Let \(A = \begin{bmatrix} 1 & 2 \\ 1 & 0\end{bmatrix}\). Note that \(-1\) is an eigenvalue of \(A\). Then \(A - (-1)I_2= \begin{bmatrix} 2 & 2 \\ 1 & 1\end{bmatrix}.\) The nullspace of this matrix is spanned by the single vector \(\begin{bmatrix} -1 \\ 1 \end{bmatrix}\). Hence, \({\cal E}_A(-1)\) is the span of \(\begin{bmatrix} -1 \\ 1 \end{bmatrix}\).

The **geometric multiplicity** of an eigenvalue \(\lambda\) of \(A\)
is the dimension of \({\cal E}_A(\lambda)\). In the example above,
the geometric multiplicity of \(-1\) is \(1\) as the eigenspace is spanned
by one nonzero vector.

In general, determining the geometric multiplicity of an eigenvalue requires no new technique because one is simply looking for the dimension of the nullspace of \(A - \lambda I\).

The **algebraic multiplicity** of an eigenvalue \(\lambda\) of \(A\)
is the number of times \(\lambda\) appears as a root of \(p_A\).
For the example above, one can check that \(-1\) appears only once as
a root. Let us now look at an example in which an eigenvalue has multiplicity
higher than \(1\).

Let \(A = \begin{bmatrix} 1 & 2 \\ 0 & 1\end{bmatrix}\).

Then \(p_A = \det(A- \lambda I_2) = \left| \begin{matrix} 1-\lambda & 2 \\ 0 & 1-\lambda\end{matrix} \right| = (1-\lambda)^2.\) Note that \(1\) is a root and it appears twice. Hence, the algebraic multiplicity of \(1\) is \(2\). But what is the geometric multiplicity?

Consider \(A-\lambda I = \begin{bmatrix} 0 & 2 \\ 0 & 0\end{bmatrix}\). What is the dimension of its nullspace? Clearly, the rank of this matrix is \(1\). By the rank-nullity formula, we get that the nullspace has dimension \(1\). Hence, the geometric multiplicity is \(1\). This is different from the algebraic multiplicity!

In general, **the algebraic multiplicity and geometric multiplicity
of an eigenvalue can differ. However, the geometric multiplicity can
never exceed the algebraic multiplicity**.

It is a fact that summing
up the algebraic multiplicities of all the eigenvalues
of an \(n \times n\) matrix \(A\) gives exactly \(n\).
**If for every eigenvalue of \(A\),
the geometric multiplicity equals the algebraic multiplicity, then
\(A\) is said to be diagonalizable**. As we will see,
it is relatively easy to compute powers of a diagonalizable matrix.

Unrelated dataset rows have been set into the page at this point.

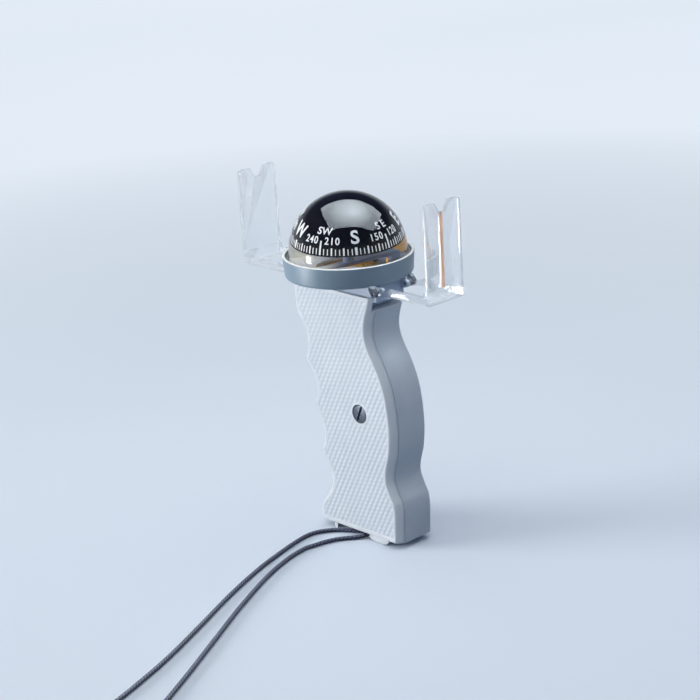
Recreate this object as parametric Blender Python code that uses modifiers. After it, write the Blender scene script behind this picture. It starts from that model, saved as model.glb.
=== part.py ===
"""Handheld bearing compass: pistol grip, domed card capsule, two folding sights.

Metres, +Z up. The capsule's axis is the Z axis and the grip's foot rests on Z = 0. The user looks
along +Y: the front sight is at +Y, the rear sight at -Y, and the grip's side cover faces -X.
"""
import math

import bmesh
import bpy
from mathutils import Matrix, Vector

# Running gap between two pieces that touch
GAP = 0.0003

# Grip: outline, walls and seam
GRIP_THICK = 0.0240
GRIP_WALL = 0.0022
GRIP_FOOT_Z = 0.0034
BODY_TOP_Z = 0.1243
COVER_TOP_Z = 0.1310
COVER_WALL = 0.0020
SEAM_X = -0.0078
REAR_ROUND = 0.0032
FRONT_ROUND = 0.0019
OUTLINE_STEPS = 36

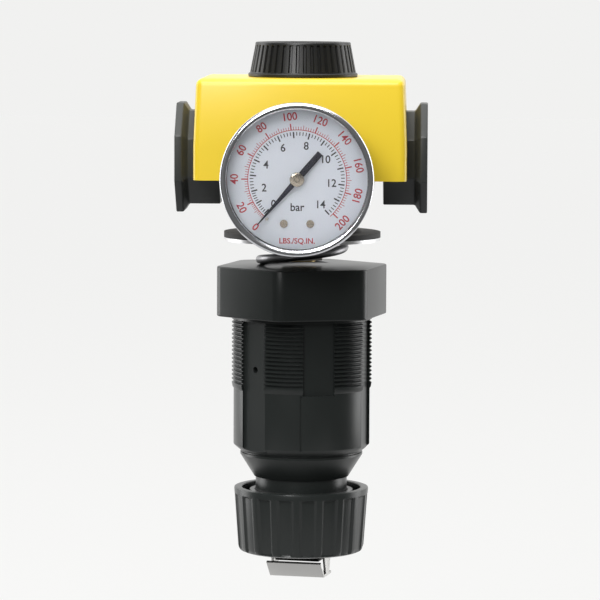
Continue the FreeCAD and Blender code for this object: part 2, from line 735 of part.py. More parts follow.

Let \(A = \begin{bmatrix} 1 & 2 \\ 3 & 2 \end{bmatrix}\).

Find all eigenvalues of \(A\).

For each eigenvalue of \(A\), determine its algebraic multiplicity and geometric multiplicity.

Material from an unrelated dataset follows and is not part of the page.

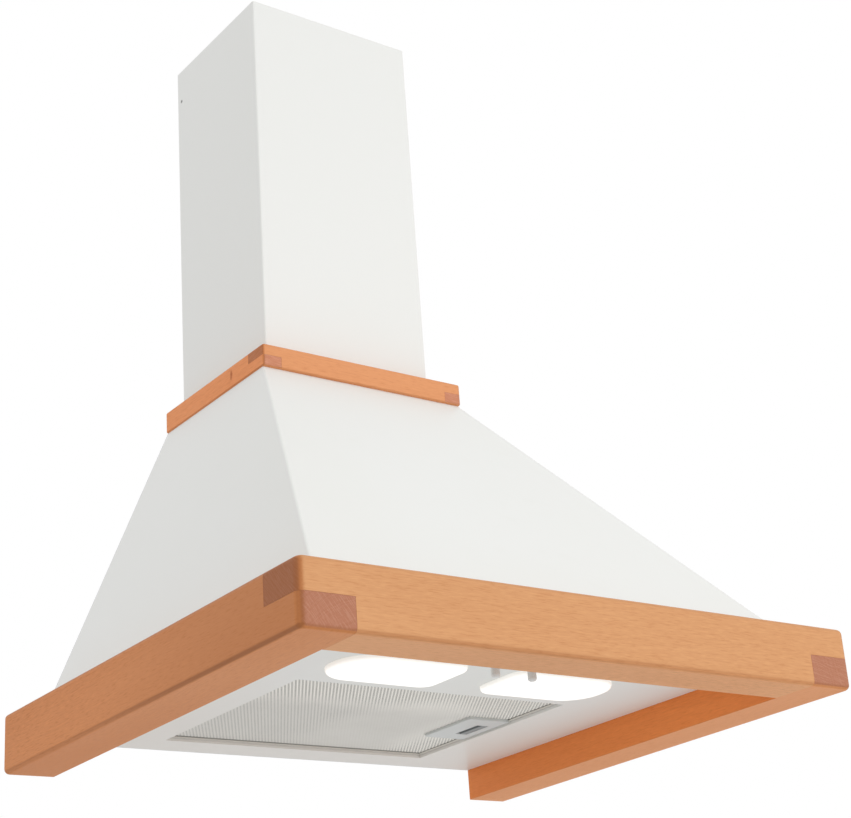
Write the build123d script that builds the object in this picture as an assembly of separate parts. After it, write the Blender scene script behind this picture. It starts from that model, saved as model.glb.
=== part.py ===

Let \(A = \begin{bmatrix} 8 & -9 \\ 4 & -4 \end{bmatrix}\).

Find all eigenvalues of \(A\).

For each eigenvalue of \(A\), determine its algebraic multiplicity and geometric multiplicity.

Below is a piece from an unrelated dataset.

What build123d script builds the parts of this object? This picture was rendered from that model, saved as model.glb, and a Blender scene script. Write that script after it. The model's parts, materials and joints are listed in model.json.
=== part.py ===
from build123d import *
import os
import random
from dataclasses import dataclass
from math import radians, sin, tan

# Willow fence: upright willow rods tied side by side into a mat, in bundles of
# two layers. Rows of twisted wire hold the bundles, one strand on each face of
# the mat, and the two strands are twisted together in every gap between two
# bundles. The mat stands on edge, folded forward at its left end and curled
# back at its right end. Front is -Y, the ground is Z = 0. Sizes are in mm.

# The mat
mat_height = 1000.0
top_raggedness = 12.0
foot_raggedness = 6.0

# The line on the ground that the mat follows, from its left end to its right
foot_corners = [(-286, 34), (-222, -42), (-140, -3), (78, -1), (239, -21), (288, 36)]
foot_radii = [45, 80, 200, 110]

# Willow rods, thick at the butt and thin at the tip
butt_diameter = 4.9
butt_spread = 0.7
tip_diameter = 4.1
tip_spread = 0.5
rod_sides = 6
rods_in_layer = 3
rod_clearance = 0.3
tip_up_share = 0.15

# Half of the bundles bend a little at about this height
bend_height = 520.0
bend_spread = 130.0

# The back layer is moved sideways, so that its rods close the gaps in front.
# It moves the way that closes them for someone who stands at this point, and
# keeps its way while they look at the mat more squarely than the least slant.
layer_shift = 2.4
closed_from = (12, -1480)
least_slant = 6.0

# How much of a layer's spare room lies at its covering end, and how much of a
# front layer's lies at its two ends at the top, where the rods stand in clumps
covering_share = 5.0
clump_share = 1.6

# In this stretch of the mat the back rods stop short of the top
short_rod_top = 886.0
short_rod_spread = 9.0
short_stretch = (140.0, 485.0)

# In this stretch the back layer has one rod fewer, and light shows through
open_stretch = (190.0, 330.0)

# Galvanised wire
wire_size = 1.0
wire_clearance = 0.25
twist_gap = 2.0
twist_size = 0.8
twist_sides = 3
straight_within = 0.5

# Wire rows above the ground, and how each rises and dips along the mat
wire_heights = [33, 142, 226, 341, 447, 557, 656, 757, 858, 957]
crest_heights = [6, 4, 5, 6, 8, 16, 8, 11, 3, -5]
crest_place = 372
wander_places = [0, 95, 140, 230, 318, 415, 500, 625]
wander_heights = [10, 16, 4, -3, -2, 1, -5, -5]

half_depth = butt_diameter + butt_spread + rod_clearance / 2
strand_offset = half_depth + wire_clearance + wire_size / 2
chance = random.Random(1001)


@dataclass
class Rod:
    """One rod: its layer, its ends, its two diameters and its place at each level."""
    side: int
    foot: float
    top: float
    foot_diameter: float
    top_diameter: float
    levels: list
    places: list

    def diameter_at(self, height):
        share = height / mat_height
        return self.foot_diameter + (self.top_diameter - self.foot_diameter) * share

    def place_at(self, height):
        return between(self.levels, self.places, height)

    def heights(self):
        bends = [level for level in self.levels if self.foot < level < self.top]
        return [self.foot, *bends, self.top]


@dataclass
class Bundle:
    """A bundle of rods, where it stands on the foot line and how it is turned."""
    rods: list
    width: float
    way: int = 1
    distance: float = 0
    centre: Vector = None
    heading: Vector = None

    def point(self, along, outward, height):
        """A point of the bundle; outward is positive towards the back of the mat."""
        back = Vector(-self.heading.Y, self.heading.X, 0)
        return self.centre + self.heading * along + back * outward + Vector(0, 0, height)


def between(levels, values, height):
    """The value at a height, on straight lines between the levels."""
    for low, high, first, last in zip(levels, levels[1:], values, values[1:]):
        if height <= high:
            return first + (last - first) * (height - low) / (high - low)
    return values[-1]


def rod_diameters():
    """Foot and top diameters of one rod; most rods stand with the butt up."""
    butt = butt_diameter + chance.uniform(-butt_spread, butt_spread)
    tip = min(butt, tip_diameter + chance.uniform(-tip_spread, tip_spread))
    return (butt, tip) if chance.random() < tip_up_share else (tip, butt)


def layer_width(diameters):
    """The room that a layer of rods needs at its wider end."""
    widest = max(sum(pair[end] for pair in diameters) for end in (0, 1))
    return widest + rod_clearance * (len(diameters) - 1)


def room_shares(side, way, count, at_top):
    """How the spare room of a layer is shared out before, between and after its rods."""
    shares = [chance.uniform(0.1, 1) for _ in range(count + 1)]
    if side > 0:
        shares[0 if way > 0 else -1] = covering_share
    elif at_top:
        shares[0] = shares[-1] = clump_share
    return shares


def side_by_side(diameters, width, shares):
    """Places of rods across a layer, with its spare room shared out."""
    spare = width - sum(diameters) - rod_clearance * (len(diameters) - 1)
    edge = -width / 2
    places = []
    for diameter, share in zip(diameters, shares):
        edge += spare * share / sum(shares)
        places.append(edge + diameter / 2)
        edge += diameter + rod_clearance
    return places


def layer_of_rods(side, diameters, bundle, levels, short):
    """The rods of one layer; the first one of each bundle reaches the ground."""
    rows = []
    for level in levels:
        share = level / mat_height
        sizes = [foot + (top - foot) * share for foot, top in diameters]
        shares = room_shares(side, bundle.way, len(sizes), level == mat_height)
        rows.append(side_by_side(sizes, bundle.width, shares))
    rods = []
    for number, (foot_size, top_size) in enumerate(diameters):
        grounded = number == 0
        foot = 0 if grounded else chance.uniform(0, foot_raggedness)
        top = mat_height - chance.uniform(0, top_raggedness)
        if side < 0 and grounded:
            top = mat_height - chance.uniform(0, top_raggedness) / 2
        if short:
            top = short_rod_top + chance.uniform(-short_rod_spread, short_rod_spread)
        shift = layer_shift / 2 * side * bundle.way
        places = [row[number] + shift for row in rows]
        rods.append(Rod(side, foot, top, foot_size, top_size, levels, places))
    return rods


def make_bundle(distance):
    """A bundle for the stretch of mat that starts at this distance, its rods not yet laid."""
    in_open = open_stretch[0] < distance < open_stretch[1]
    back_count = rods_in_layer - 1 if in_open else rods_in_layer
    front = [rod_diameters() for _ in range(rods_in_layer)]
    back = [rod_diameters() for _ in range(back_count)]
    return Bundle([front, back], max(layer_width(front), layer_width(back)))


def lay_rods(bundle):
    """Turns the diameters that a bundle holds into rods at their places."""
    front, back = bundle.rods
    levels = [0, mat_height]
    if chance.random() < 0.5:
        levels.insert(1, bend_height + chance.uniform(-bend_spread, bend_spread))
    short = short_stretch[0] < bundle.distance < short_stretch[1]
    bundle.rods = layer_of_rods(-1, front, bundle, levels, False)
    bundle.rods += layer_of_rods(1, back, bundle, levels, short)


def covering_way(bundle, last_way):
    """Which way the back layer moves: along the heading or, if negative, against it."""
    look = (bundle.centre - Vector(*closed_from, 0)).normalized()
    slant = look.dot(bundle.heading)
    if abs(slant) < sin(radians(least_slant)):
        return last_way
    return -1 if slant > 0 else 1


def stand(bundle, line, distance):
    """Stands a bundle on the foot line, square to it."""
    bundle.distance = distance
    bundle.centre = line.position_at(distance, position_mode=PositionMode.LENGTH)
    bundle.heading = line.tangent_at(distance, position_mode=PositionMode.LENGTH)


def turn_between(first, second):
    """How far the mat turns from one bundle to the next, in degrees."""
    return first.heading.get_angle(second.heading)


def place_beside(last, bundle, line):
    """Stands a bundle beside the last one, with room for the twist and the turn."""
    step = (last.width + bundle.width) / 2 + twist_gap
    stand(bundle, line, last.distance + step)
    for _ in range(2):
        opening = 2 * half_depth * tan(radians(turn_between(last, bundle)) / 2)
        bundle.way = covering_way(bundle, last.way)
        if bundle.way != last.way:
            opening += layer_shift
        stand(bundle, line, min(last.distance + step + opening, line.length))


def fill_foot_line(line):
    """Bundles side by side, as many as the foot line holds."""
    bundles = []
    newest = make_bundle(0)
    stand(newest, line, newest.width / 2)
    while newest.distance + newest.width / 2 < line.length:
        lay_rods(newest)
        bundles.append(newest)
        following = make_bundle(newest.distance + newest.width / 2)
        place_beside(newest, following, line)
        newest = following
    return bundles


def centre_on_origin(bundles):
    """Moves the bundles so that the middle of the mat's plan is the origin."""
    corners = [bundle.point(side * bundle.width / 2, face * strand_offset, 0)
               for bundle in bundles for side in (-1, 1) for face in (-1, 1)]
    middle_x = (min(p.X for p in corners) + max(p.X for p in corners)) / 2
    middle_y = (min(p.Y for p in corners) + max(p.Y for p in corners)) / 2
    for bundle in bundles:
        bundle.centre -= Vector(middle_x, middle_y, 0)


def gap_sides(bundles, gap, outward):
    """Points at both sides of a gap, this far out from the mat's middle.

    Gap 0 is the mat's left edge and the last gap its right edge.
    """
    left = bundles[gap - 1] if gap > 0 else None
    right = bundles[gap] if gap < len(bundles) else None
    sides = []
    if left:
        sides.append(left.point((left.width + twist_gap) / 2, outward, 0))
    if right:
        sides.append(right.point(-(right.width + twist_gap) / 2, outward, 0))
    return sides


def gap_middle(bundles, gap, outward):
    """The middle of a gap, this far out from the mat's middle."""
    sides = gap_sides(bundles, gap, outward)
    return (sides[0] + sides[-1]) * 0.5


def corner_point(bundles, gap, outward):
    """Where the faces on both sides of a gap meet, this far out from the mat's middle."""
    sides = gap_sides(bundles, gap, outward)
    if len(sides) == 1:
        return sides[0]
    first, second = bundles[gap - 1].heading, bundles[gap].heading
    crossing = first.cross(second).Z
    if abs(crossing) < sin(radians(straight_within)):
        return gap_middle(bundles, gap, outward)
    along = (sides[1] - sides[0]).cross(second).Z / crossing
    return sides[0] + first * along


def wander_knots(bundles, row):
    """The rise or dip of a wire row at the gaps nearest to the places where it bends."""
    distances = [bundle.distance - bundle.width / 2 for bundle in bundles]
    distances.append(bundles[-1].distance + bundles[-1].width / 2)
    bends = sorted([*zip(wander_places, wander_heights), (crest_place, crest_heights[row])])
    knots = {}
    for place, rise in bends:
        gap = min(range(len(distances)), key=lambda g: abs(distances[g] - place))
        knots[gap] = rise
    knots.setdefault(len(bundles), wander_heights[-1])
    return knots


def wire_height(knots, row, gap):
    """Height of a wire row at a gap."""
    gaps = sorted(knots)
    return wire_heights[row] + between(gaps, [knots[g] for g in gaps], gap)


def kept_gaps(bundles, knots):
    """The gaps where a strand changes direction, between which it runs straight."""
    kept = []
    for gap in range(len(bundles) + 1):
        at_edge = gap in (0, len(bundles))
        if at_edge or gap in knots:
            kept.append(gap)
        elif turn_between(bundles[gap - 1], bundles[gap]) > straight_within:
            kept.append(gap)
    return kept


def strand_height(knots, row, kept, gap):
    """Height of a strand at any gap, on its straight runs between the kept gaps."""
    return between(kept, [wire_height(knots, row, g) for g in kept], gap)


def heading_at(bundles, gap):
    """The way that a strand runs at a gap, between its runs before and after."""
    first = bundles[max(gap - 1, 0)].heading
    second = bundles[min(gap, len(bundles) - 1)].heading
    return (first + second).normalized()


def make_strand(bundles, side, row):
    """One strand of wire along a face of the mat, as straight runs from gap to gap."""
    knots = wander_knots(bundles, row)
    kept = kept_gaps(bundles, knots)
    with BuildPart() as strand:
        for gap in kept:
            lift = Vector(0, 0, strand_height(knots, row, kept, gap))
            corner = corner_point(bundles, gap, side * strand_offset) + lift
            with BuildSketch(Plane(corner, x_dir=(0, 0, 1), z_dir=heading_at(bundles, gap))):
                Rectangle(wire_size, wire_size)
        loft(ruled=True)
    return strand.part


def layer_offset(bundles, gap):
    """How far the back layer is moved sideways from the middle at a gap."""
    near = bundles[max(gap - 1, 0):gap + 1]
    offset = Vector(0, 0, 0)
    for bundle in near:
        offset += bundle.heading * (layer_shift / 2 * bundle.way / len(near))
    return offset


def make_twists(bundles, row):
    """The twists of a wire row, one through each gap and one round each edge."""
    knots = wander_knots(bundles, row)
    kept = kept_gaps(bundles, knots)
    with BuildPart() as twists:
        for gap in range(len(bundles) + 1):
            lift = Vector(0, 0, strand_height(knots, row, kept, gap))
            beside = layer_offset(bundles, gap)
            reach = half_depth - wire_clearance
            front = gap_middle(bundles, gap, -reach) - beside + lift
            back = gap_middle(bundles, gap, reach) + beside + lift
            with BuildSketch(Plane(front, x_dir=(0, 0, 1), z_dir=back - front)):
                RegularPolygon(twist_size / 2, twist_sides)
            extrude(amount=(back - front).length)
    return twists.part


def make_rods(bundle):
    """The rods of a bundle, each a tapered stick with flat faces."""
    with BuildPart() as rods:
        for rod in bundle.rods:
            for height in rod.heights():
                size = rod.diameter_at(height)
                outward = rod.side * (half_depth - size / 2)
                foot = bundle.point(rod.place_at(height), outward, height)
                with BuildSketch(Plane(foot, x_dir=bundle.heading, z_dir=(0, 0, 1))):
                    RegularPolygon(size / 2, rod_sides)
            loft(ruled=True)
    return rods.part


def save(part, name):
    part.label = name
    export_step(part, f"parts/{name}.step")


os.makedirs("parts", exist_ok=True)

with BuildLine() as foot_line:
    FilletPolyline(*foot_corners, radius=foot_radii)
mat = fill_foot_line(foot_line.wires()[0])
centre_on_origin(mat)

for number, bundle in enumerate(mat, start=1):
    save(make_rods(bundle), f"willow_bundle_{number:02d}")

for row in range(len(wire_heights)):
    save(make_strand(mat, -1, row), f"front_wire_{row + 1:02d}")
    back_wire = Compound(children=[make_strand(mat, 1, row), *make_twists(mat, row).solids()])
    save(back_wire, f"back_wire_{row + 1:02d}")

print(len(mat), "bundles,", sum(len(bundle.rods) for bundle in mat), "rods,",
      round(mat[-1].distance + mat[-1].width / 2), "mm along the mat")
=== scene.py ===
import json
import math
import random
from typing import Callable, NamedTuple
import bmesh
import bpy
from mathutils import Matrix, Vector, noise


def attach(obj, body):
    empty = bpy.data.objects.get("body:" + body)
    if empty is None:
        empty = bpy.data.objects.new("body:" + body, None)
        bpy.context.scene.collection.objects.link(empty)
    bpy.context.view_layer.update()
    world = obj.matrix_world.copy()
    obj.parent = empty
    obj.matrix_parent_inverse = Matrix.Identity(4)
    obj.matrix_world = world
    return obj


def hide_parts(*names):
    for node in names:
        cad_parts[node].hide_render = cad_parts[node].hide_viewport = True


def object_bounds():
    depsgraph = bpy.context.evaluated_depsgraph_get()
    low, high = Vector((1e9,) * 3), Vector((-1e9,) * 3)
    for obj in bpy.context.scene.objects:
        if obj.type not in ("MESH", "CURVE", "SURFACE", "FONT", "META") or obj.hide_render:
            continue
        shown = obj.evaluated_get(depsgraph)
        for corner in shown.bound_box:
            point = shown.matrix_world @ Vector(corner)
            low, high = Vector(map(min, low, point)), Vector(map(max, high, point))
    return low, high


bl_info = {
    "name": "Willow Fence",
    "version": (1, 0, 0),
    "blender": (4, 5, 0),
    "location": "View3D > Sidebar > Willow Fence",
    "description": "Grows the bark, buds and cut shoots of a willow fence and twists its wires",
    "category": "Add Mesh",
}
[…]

Is \(\begin{bmatrix} 2 & 2 & 2 \\ 0 & 2 & 0 \\ 0 & 1 & 3 \end{bmatrix}\) diagonalizable?

Let \(A, B \in \mathbb{C}^{n\times n}\). \(A\) and \(B\) are said to be

*similar*if \(B= S^{-1}AS\) for some invertible matrix \(S\in\mathbb{C}^{n\times n}\).Show that similar matrices have the same eigenvalues, including multiple appearances.

Let \(\lambda\) be an eigenvalue of \(A\). Prove that the geometric multiplicity of \(\lambda\) is at most the algebraic multiplicity of \(\lambda\).

(Hint: Let \(\lambda\) be an eigenvalue of \(A\). Let \(\{v_1,\ldots,v_k\}\) be a basis for \({\cal E}_A(\lambda)\). Extend \(\{v_1,\ldots,v_k\}\) to a basis \(\{v_1,\ldots,v_n\}\) for \(\mathbb{C}^n\). Form the matrix \(S = [v_1 \cdots v_n]\). What can you say about the first \(k\) columns of the matrix \(B = S^{-1} A S\)?.)